D'origine indienne (en sanskrit çarkâra), le mot a été transmis par le double intermédiaire de la civilisation arabe (sukkar) et de l'Italie (zucchero).
On le trouve, pour la première fois, au XIIe siècle, sous la plume de Chrétien de Troyes. L'apparition tardive de ses dérivés traduit la rareté du produit : « sucrer » ne date que du XVe siècle, « sucrier » apparaît en 1555, « sucrerie » entre en usage à partir de 1658. L'essor de la production et de la consommation de sucre est lié à la naissance de l'économie-monde et à l'urbanité.
Le miel : le sucre avant le sucre.
• Jusqu'au Xe siècle, le sucre est connu par sa présence dans le lait, les agrumes et les fruits. Mais le miel est le seul produit qui contient une forte valeur de glucose et de lactose. L'apiculture et la récolte du miel sauvage sont en usage depuis l'Antiquité et, malgré une production limitée et dispersée, les ruraux n'ont jamais manqué de miel. Ils en consomment dans les médicaments, les fruits confits et les boissons, l'hydromel notamment (breuvage constitué d'eau et de miel fermenté durant plusieurs jours, auquel on mêle du vin ou des liqueurs). Dans sa Physiologie du goût (1825), Brillat-Savarin ironise sur le sucre qui est entré dans le monde par l'officine des apothicaires : ce préjugé résulte de l'opposition entre le miel, produit naturel, et le sucre, soumis à une transformation industrielle. La production du miel perdure en dépit de l'essor de la production de sucre colonial.
De la canne à la betterave : le sucre industriel.
• Originaire de la côte du Bengale, la canne à sucre se répand d'abord dans tout le Bassin méditerranéen. Puis, à la fin du XVe siècle, le déclin du commerce levantin et sa découverte des Amériques déplacent sa production outre-Atlantique, notamment au Brésil. Les Portugais et les Hollandais dominent alors le marché ; après 1670 leur succèdent les Français et les Anglais. En Guadeloupe, en Martinique et à Saint-Domingue, Colbert réserve le monopole antillais aux sujets de Sa Majesté. Le trafic d'esclaves doit être dirigé vers les exploitations sucrières, mais les raffineries sont localisées dans la métropole car il est plus sûr de transporter du sucre brut que raffiné. En 1735, quinze raffineries sont établies à Bordeaux et, en 1789, la France, première exportatrice d'Europe, produit 140 000 tonnes de sucre.
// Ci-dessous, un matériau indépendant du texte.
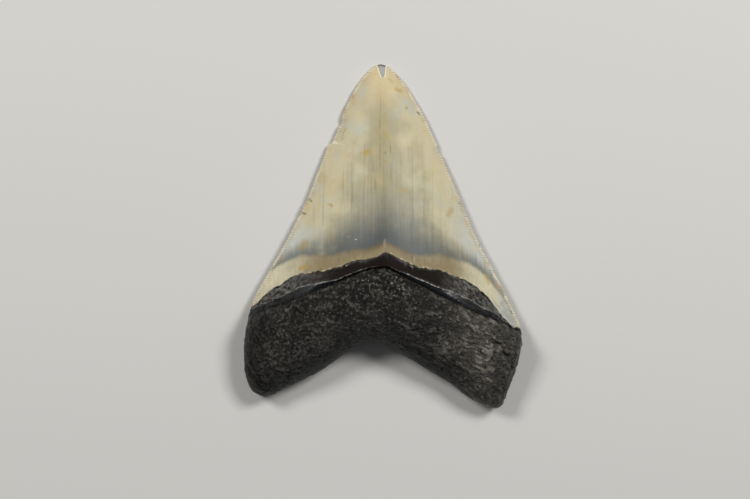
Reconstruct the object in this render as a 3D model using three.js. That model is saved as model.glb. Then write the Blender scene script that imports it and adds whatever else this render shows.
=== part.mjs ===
// A fossil megalodon tooth, about 106 mm from root to tip, lying on its flat outer (labial) face.
// The tooth grew as one piece, so it is one closed mesh: an enamel crown, the dark neck band under
// it (the bourlette) and a forked root.
//
// Frame: millimetres. +Z is up, out of the domed inner (lingual) face; +Y points to the crown's tip;
// +X is across the tooth. The origin is under the middle of the bounding box, on the resting plane.
//
// The solid is two sheets over one outline. Both are functions of the same (u, v): u runs across from
// the left cutting edge to the right one, v runs from the tip to the root's lower edge.

import * as THREE from 'three';
import { ParametricGeometry } from 'three/addons/geometries/ParametricGeometry.js';
import { mergeGeometries, mergeVertices } from 'three/addons/utils/BufferGeometryUtils.js';

// ---- Crown, mm ----

const CROWN_RISE = 0.37;          // the crown's dome over its edges, as a share of its half width
const CROWN_BELLY = 0.10;         // its flat face's fall below its edges, as a share of its half width
const TIP_EDGE_HEIGHT = 0.8;      // the cutting edges above the resting plane where the crown ends
const EDGE_CLIMB = 0.07;          // and how much they rise from there, as a share of its half width
const EDGE_ROUND = 1.3;           // how far in from the outline a worn cutting edge is rounded

// ---- Root, mm ----

const THICKEST = 21.5;            // over the swelling in the middle of the root
const SHOULDER_THICK = 16.5;      // upper root, away from the swelling
const LOBE_THICK = 12.0;          // near the lobes' ends
const SHOULDER_Y = -24;           // the root thins out from here
const LOBE_Y = -50;               // to here
const RIM_HEIGHT = 5.4;           // the root's widest outline above the resting plane
const ARCH_RIM_HEIGHT = 7.6;      // the same, under the arch between the lobes
const ROOT_ROUND_TOP = 11.0;      // how far in from its outline the root's upper face is rounded
const ROOT_ROUND_UNDER = 5.0;     // and its resting face
const ROOT_BEGINS = 2.5;          // the crown starts to swell into the root this far above the enamel's end
const ROOT_FULL = 4;              // and is all root this far below the groove
const HOLLOW_DEPTH = 0.9;         // the shallow hollow under the middle of the root
const FLAT_BELOW = 0.05;          // anything shallower than this in the hollow is part of the flat rest

const SWELLING = { x: 0, y: -17, wide: 21, long: 13 };
const ARCH = { x: -1, y: -36, wide: 17, long: 30 };
const HOLLOW = { x: -1, y: -26, wide: 12, long: 8 };

// ---- Neck band, mm from the groove under it ----

const NECK_STEP = 0.7;            // the band's lower edge stands this far over the root
const STEP_FOOT = 1.4;            // the step's foot, below the groove
const STEP_TOP = 0.9;             // its top, above the groove
const BAND_FULL = 1;              // the band is at its full height here
const BAND_END = 9;               // and has run out into the crown here
const GROOVE_SINK = 0.2;          // the root's face beside the band is this much lower than the crown's
const NECK_ROUND = 6;             // how far in from the outline the band reaches its full height

// ---- Outlines, mm: [x, y] seen from above ----

const LEFT_EDGE = [
  [-2.9, 52.5], [-7.5, 47.1], [-13.4, 35.9], [-18.8, 22.9], [-23.2, 11.8], [-28.7, 0.6], [-34.5, -9.9],
  [-39.9, -19.8], [-42.4, -30.4], [-42.6, -41.5], [-40.2, -47.6],
];
const RIGHT_EDGE = [
  [1.5, 52.5], [6.6, 47.1], [13.1, 36.0], [19.6, 21.1], [23.6, 11.8], [28.3, 0.6], [34.8, -12.1],
  [38.8, -20.1], [42.2, -27.6], [42.6, -34.8], [40.1, -43.5], [37.2, -51.2],
];
const TIP_EDGE = [[-2.9, 52.5], [-0.6, 53.1], [1.5, 52.5]];
const ROOT_EDGE = [
  [-40.2, -47.6], [-36.5, -49.6], [-30.8, -47.3], [-20.5, -42.3], [-12.3, -36.9], [-5.8, -33.5],
  [-2.7, -33.1], [0.3, -33.4], [5.8, -36.3], [13.4, -41.1], [20.5, -45.3], [26.8, -50.1], [33.5, -53.0],
  [35.7, -52.7], [37.2, -51.2],
];

// ---- Lines across the lingual face, mm, as [x, y] from left to right ----

const ENAMEL_LINE = [                       // where the crown's enamel ends
  [-43, -23.4], [-36.4, -18.4], [-29.1, -13.3], [-21.7, -10.9], [-15.9, -10.3], [-8.6, -7.4], [0.5, -5.0],
  [8.2, -8.5], [17.0, -10.2], [25.8, -14.0], [31.6, -17.7], [36.0, -23.5], [43, -28.4],
];
const GROOVE_LINE = [                       // where the root starts, under the neck band
  [-43, -25.2], [-29.1, -20.2], [-14.4, -14.1], [-7.1, -11.0], [0.2, -9.4], [6.3, -12.3], [20.5, -19.7],
  [27.6, -22.9], [43, -29.4],
];

// ---- Resolution ----

const ACROSS = 44;
const ALONG = 50;
const OUTLINE_STEPS = 60;                   // straight steps that stand for each edge in distances
const ARC_DIVISIONS = 400;                  // steps in which each edge's length is measured
const DISTANCE_BLEND = 4;                   // the power that blends the distances to the four edges
const CROWDED_ACROSS = 0.7;                 // how much closer the columns lie along the outline, 0 to 1
const CROWDED_ALONG = 0.45;                 // and the rows at the root's lower edge
const WELD = 1e-4;                          // points closer than this are one

// ---- Helpers ----

const mix = (a, b, t) => a + (b - a) * t;
const square = (t) => t * t;

/** 0 below low, 1 above high, and smooth between them, either way round. */
function ramp(value, low, high) {
  const t = THREE.MathUtils.clamp((value - low) / (high - low), 0, 1);
  return t * t * (3 - 2 * t);
}

/** A quarter-round profile: 0 at the outline, 1 from reach inwards. */
function rounded(distance, reach) {
  return Math.sqrt(1 - square(1 - Math.min(distance / reach, 1)));
}

/** A smooth bump of height 1 at its own place, with its own width and length. */
function bumpAt(x, y, bump) {
  return Math.exp(-square((x - bump.x) / bump.wide) - square((y - bump.y) / bump.long));
}

const curveThrough = (points) => new THREE.SplineCurve(points.map(([x, y]) => new THREE.Vector2(x, y)));

/** The height of a line across the face at x, which lies between the line's ends. */
function lineAt(line, x) {
  const next = line.findIndex((point) => point[0] > x);
  const [x0, y0] = line[next - 1];
  const [x1, y1] = line[next];
  return mix(y0, y1, (x - x0) / (x1 - x0));
}

// ---- Plan view ----

const leftEdge = curveThrough(LEFT_EDGE);
const rightEdge = curveThrough(RIGHT_EDGE);
const tipEdge = curveThrough(TIP_EDGE);
const rootEdge = curveThrough(ROOT_EDGE);
const edges = [leftEdge, rightEdge, tipEdge, rootEdge];
for (const edge of edges) edge.arcLengthDivisions = ARC_DIVISIONS;

const outline = edges.map((edge) => edge.getSpacedPoints(OUTLINE_STEPS));

/** How far (x, y) is from one edge of the outline. */
function distanceTo(edge, x, y) {
  let nearest = Infinity;
  for (let i = 0; i < OUTLINE_STEPS; i++) {
    const a = edge[i];
    const b = edge[i + 1];
    const dx = b.x - a.x;
    const dy = b.y - a.y;
    const t = THREE.MathUtils.clamp(((x - a.x) * dx + (y - a.y) * dy) / (dx * dx + dy * dy), 0, 1);
    nearest = Math.min(nearest, Math.hypot(x - a.x - t * dx, y - a.y - t * dy));
  }
  return nearest;
}

/** How far (x, y) is from the outline, blended where two edges are equally near, so that it has no crease. */
function distanceIn(x, y) {
  const total = outline.reduce((sum, edge) => sum + distanceTo(edge, x, y) ** -DISTANCE_BLEND, 0);
  return total ** (-1 / DISTANCE_BLEND);
}

/** The point at (u, v) in plan: the four edges blended across the middle. */
function planPoint(u, v) {
  const left = leftEdge.getPointAt(v);
  const right = rightEdge.getPointAt(v);
  const tip = tipEdge.getPointAt(u);
  const root = rootEdge.getPointAt(u);
  const blend = (k) =>
    mix(left[k], right[k], u) + mix(tip[k], root[k], v)
    - mix(mix(tipEdge.points[0][k], tipEdge.points.at(-1)[k], u),
      mix(rootEdge.points[0][k], rootEdge.points.at(-1)[k], u), v);
  return { x: blend('x'), y: blend('y') };
}

// ---- Heights ----

/** Rows and columns are closest together along the outline, where the surface turns fastest. */
const spacedAcross = (u) => mix(u, (1 - Math.cos(Math.PI * u)) / 2, CROWDED_ACROSS);
const spacedAlong = (v) => mix(v, Math.sin(Math.PI * v / 2), CROWDED_ALONG);

/** Everything that both faces need at (u, v). */
function place(uStep, vStep) {
  const u = spacedAcross(uStep);
  const v = spacedAlong(vStep);
  const { x, y } = planPoint(u, v);
  const onOutline = uStep === 0 || uStep === 1 || vStep === 0 || vStep === 1;
  const inside = onOutline ? 0 : distanceIn(x, y);
  const middle = 1 - square(2 * u - 1);
  const halfWidth = (rightEdge.getPointAt(v).x - leftEdge.getPointAt(v).x) / 2;
  const groove = lineAt(GROOVE_LINE, x);
  const crownEdge = TIP_EDGE_HEIGHT + EDGE_CLIMB * halfWidth;
  const rootRim = mix(RIM_HEIGHT, ARCH_RIM_HEIGHT, bumpAt(x, y, ARCH));
  const isRoot = ramp(y, lineAt(ENAMEL_LINE, x) + ROOT_BEGINS, groove - ROOT_FULL);
  const rim = mix(crownEdge, rootRim, isRoot);
  return { x, y, inside, middle, halfWidth, groove, isRoot, crownEdge, rootRim, rim };
}

/** How thick the root is away from its rounded outline. */
function rootThickness(x, y) {
  const body = mix(SHOULDER_THICK, LOBE_THICK, ramp(y, SHOULDER_Y, LOBE_Y));
  return body + (THICKEST - SHOULDER_THICK) * bumpAt(x, y, SWELLING);
}

/** How far the neck band stands over the root, 0 to NECK_STEP. */
function neckBand(y, groove) {
  const step = ramp(y, groove - STEP_FOOT, groove + STEP_TOP);
  const runOut = ramp(y, groove + BAND_END, groove + BAND_FULL);
  return NECK_STEP * step * runOut;
}

/** The domed face, which shows. */
function lingualFace(uStep, vStep, target) {
  const p = place(1 - uStep, vStep);
  const dome = p.middle * rounded(p.inside, EDGE_ROUND);
  const crown = p.crownEdge + CROWN_RISE * p.halfWidth * dome;
  const root = p.rootRim + (rootThickness(p.x, p.y) - p.rootRim) * rounded(p.inside, ROOT_ROUND_TOP);
  const relief = (neckBand(p.y, p.groove) - GROOVE_SINK * p.isRoot) * rounded(p.inside, NECK_ROUND);
  target.set(p.x, p.y, p.inside === 0 ? p.rim : mix(crown, root, p.isRoot) + relief);
}

/** The flat face, which the tooth rests on. */
function labialFace(uStep, vStep, target) {
  const p = place(uStep, vStep);
  const belly = p.middle * rounded(p.inside, EDGE_ROUND);
  const crown = p.crownEdge - CROWN_BELLY * p.halfWidth * belly;
  const hollow = Math.max(0, HOLLOW_DEPTH * bumpAt(p.x, p.y, HOLLOW) - FLAT_BELOW);
  const root = mix(p.rootRim, hollow, rounded(p.inside, ROOT_ROUND_UNDER));
  target.set(p.x, p.y, p.inside === 0 ? p.rim : Math.max(0, mix(crown, root, p.isRoot)));
}

// ---- The solid ----

/** One closed geometry from the two faces, centred over the origin and resting on z = 0. */
function toothGeometry() {
  const faces = [lingualFace, labialFace].map((face) => {
    const sheet = new ParametricGeometry(face, ACROSS, ALONG);
    sheet.deleteAttribute('normal');
    sheet.deleteAttribute('uv');
    return sheet;
  });
  const solid = mergeVertices(mergeGeometries(faces), WELD);
  solid.computeBoundingBox();
  const middle = solid.boundingBox.getCenter(new THREE.Vector3());
  solid.translate(-middle.x, -middle.y, -solid.boundingBox.min.z);
  solid.computeVertexNormals();
  return solid;
}

const fossil = new THREE.MeshStandardMaterial({ color: 0xb3aa8f, roughness: 0.5, metalness: 0 });

const tooth = new THREE.Mesh(toothGeometry(), fossil);
tooth.name = 'tooth';

const part = new THREE.Group();
part.add(tooth);

export default part;
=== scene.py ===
"""The looks of a fossil megalodon tooth that lies on its flat outer face.

Sizes are millimetres, and become metres where a mesh or a node needs them. +Z is up, out of the domed
inner (lingual) face, +Y points to the crown's tip and +X is across the tooth. Shades are sRGB hex.
"""

import logging
import math
from dataclasses import dataclass, field
from enum import Enum

import bpy
import numpy as np
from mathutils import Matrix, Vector


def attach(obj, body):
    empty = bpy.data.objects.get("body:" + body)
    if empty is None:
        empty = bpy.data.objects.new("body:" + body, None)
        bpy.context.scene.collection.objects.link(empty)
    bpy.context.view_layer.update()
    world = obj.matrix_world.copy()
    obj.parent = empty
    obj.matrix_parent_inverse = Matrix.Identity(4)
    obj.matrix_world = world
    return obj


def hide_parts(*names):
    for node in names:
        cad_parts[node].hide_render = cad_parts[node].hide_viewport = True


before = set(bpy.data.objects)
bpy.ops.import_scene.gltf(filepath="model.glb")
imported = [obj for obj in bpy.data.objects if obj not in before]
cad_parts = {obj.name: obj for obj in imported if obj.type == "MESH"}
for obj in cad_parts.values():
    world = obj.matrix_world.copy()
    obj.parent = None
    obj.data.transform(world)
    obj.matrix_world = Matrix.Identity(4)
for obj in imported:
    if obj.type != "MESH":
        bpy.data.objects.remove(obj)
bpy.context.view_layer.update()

log = logging.getLogger("tooth")

MM = 0.001
NODE = "tooth"
BODY = "root"

NOISE_MIDDLE = 0.5
CREASE_TURN = 0.42  # radians that the root's creases are turned from +X
CREASE_SQUASH = 0.5  # how much slower they change along their run

Points = tuple[tuple[float, float], ...]
Span = tuple[float, float]
Grid = np.ndarray
Socket = bpy.types.NodeSocket


class Face(Enum):
    """The tooth's two faces."""

    LINGUAL = "lingual"  # domed, on the tongue's side, and uppermost here
    LABIAL = "labial"  # flat, on the lip's side, and resting on the floor


# ---- Shared shape functions ----


def ramp(value: Grid, low: Grid | float, high: Grid | float) -> Grid:
    """A smooth step from 0 at low to 1 at high, either way round."""
    share = np.clip((value - low) / (high - low), 0, 1)
    return share * share * (3 - 2 * share)


def mix(a: Grid | float, b: Grid | float, share: Grid | float) -> Grid:
    """a where share is 0, b where it is 1."""
    return a + (b - a) * share


def rounded(distance: Grid, reach: float) -> Grid:
    """Quarter-round profile: 0 at distance 0, 1 from reach on."""
    return np.sqrt(1 - (1 - np.minimum(distance / reach, 1)) ** 2)


def ridge(distance: Grid, width: float) -> Grid:
    """A bell of height 1 along a line, this wide on either side."""
    return np.exp(-((distance / width) ** 2))


def line_at(line: Points, x: Grid) -> Grid:
    """The y of a line across the face at each x."""
    xs, ys = zip(*line)
    return np.interp(x, xs, ys)


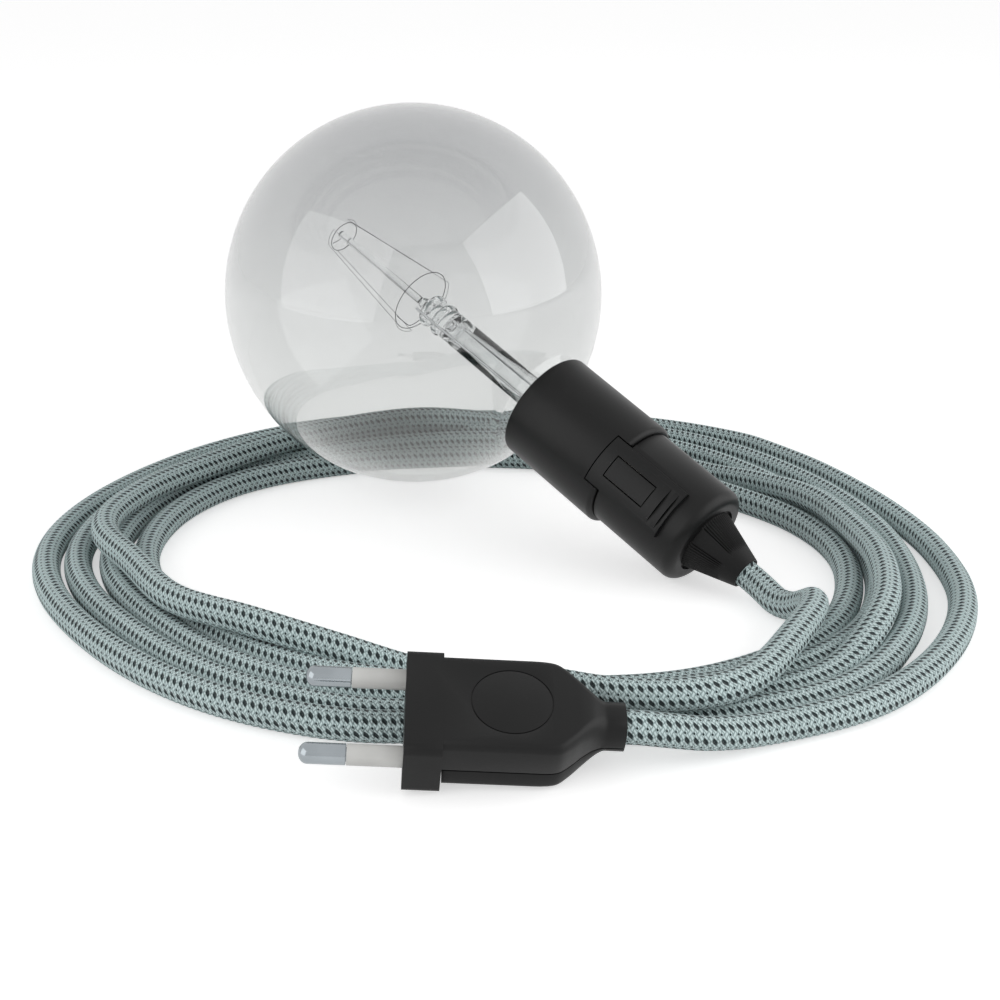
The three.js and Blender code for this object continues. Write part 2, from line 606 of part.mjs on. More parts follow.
// Two halves of the grip, one on each side of the sheath
function gripHalf(side) {
  const ring = tube(SHELL_BORE - 1.6, SHEATH_RADIUS + 0.15, GRIP_START, GRIP_START + GRIP_LENGTH, 32);
  const reach = SHELL_RADIUS;
  const range = side > 0 ? [PART_LINE / 2, reach] : [-reach, -PART_LINE / 2];
  const screwHole = cylinder(GRIP_SCREW_RADIUS + GAP, -reach, reach, 12).rotateY(Math.PI / 2);
  const middle = GRIP_START + GRIP_LENGTH / 2;
  const holes = [-1, 1].map((turn) => screwHole.clone().translate(0, turn * GRIP_SCREW_OFFSET, middle));
  const keep = box(range, [-reach, reach], [GRIP_START - 1, GRIP_START + GRIP_LENGTH + 1]);
  return cut(common(ring, keep), ...holes);
}

function gripScrew(side) {
  return cylinder(GRIP_SCREW_RADIUS, -6.6, 6.6, 12).rotateY(Math.PI / 2)
    .translate(0, side * GRIP_SCREW_OFFSET, GRIP_START + GRIP_LENGTH / 2);
}

function holderCore(side) {
  const y = side * TERMINAL_OFFSET;
  const end = GRIP_START - GAP;
  const room = end - TERMINAL_END;
  return wire([
    [0, side * 1.35, end], [0, side * 1.7, end - room * 0.18],
    [0, y - side * 0.4, TERMINAL_END + room * 0.4], [0, y, TERMINAL_END + room * 0.18],
    [0, y, TERMINAL_END], [0, y, TERMINAL_END - TERMINAL_LENGTH / 2],
  ], CORE_RADIUS, 8, 14);
}

// The cord's end in the holder: braid as far as the boot, then the bare sheath
function holderSheath() {
  const braid = CORD_DIAMETER / 2;
  const bare = SHEATH_RADIUS - 0.1;
  return revolve([
    [0, GRIP_START], [bare, GRIP_START], [bare, BOOT_START], [braid, BOOT_START],
    [braid, BOOT_END - GAP], [0, BOOT_END - GAP],
  ], 20);
}

function boot() {
  const bore = CORD_DIAMETER / 2 + GAP;
  const flangeEnd = BOOT_FLANGE_START + BOOT_FLANGE;
  const flange = BOOT_STEM_RADIUS + 1.6;
  const body = revolve([
    [bore, BOOT_FLANGE_START], [flange, BOOT_FLANGE_START], [flange, flangeEnd],
    [BOOT_STEM_RADIUS, flangeEnd], [BOOT_STEM_RADIUS, BOOT_START],
    [BOOT_BASE_RADIUS - 0.3, BOOT_START], [BOOT_BASE_RADIUS, BOOT_START + 0.5],
    [BOOT_TIP_RADIUS + 0.15, BOOT_END - 1], [BOOT_TIP_RADIUS, BOOT_END - 0.4],
    [BOOT_TIP_RADIUS - 0.1, BOOT_END], [bore, BOOT_END],
  ], 36);
  const lean = Math.atan2(BOOT_BASE_RADIUS - BOOT_TIP_RADIUS, BOOT_END - BOOT_START);
  const grooves = [];
  for (const middle of [-90, 90]) {
    for (let i = 0; i < BOOT_RIBS; i++) {
      const turn = degrees(middle + BOOT_RIB_STEP * (i - (BOOT_RIBS - 1) / 2));
      grooves.push(box([-BOOT_RIB_CUT, 1], [-0.3, 0.3], [0.8, BOOT_RIB_LENGTH])
        .rotateY(-lean).translate(BOOT_BASE_RADIUS, 0, BOOT_START).rotateZ(turn));
    }
  }
  return cut(body, ...grooves);
}

function buildHolder() {
  addToLamp('holder_skirt', holderSkirt(), BLACK_PLASTIC);
  addToLamp('holder_shell', holderShell(), BLACK_PLASTIC);
  addToLamp('holder_insert', holderInsert(), CERAMIC);
  addToLamp('socket_shell', socketShell(), BRASS);
  addToLamp('centre_contact', centreContact(), BRASS);
  [1, -1].forEach((side, i) => {
    addToLamp(`holder_terminal_${i + 1}`, terminalBlock(side), BRASS);
    addToLamp(`holder_terminal_screw_${i + 1}`, terminalScrew(side), STEEL);
    addToLamp(`holder_core_${i + 1}`, holderCore(side), i === 0 ? LIVE_PVC : NEUTRAL_PVC);
    addToLamp(`cord_grip_${i + 1}`, gripHalf(side), BLACK_PLASTIC);
    addToLamp(`cord_grip_screw_${i + 1}`, gripScrew(side), STEEL);
  });
  addToLamp('holder_sheath', holderSheath(), SHEATH_PVC);
  addToLamp('strain_relief', boot(), DARK_RUBBER);
}

// Plug

const BODY_TOP = BODY.height / 2;
const SEAM_HEIGHT = BODY_TOP - SEAM * BODY.height;
const CAVITY_HALF_HEIGHT = BODY_TOP - PLUG_WALL;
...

Cette production repose sur de vastes exploitations et une importante main-d'œuvre. Elle est fondée sur le système de l'esclavage et l'afflux des capitaux des négociants. Des moulins transforment la plante par une série de presses, de cuissons et de lavages. La moscouade, sucre brut, est extraite de la canne écrasée ; elle est bouillie, puis coulée dans des pots de terre et mélangée à une terre blanche. Il en résulte le sucre terré, ou cassonnade, qui fait l'objet d'un raffinage final.
En 1747, le chimiste prussien Marggraf invente un procédé à base de betterave à sucre, qui est repris en France par Delessert (1811), afin de pallier les effets du Blocus continental, mais les résultats sont peu concluants. C'est sous le Second Empire que les grands céréaliers du Bassin parisien assurent le succès du sucre de betterave, bien que son coût reste supérieur à celui du sucre des îles ; au début du XXe siècle, la production du premier dépasse, de manière éphémère, celle de son concurrent.